El remedio para la soberbia es “orar con el corazón”. Hay que ser como niños, que no están tan seguros de sí mismos, y se refugian en el amor de la madre, que no abandona y que sustenta de verdad, hasta dar su propia vida. El corazón humilde se deja cautivar por ese amor, y con simpleza y sencillez, pero involucrando todo su ser, pronuncia pequeñas palabras de auténtico amor, haciéndolas oración, como modestos pétalos de rosas, que constituyen un ramo de recogimiento y de piedad llamado Rosario: “Cuando mi Hijo era pequeño, me decía que mis hijos serían numerosos y me traerían muchas rosas.”

La oración verdadera nace de la humildad, virtud que es fruto de la suplica constante de quien se declara indigente y frágil: solo le queda su  “oración”.
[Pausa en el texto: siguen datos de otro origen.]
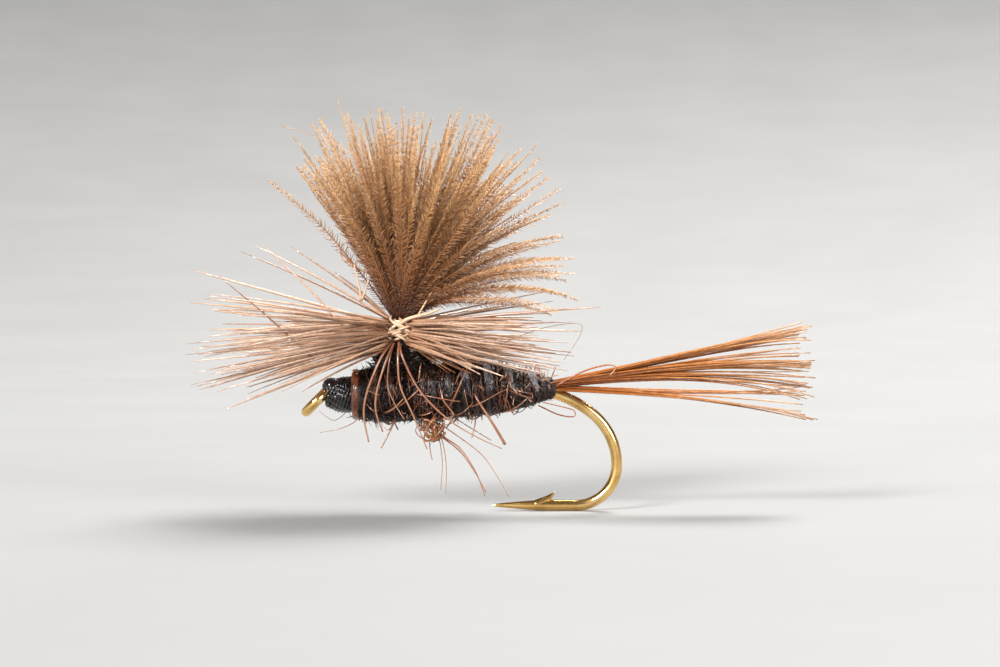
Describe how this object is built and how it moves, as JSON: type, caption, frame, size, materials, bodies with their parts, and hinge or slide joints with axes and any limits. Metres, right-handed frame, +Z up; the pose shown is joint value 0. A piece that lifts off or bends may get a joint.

Dócil es al Espíritu Santo el que se hace pequeño, como niño, en los brazos maternales de la Reina de la Paz. No pone obstáculos, en su mente y su corazón, a los impulsos del amor de Dios: “Esa es la fe que hace que todo en la vida se haga por amor, que no se conozca la soberbia, que se esté pronto a perdonar; nunca juzgar y tratar siempre de comprender al propio hermano”.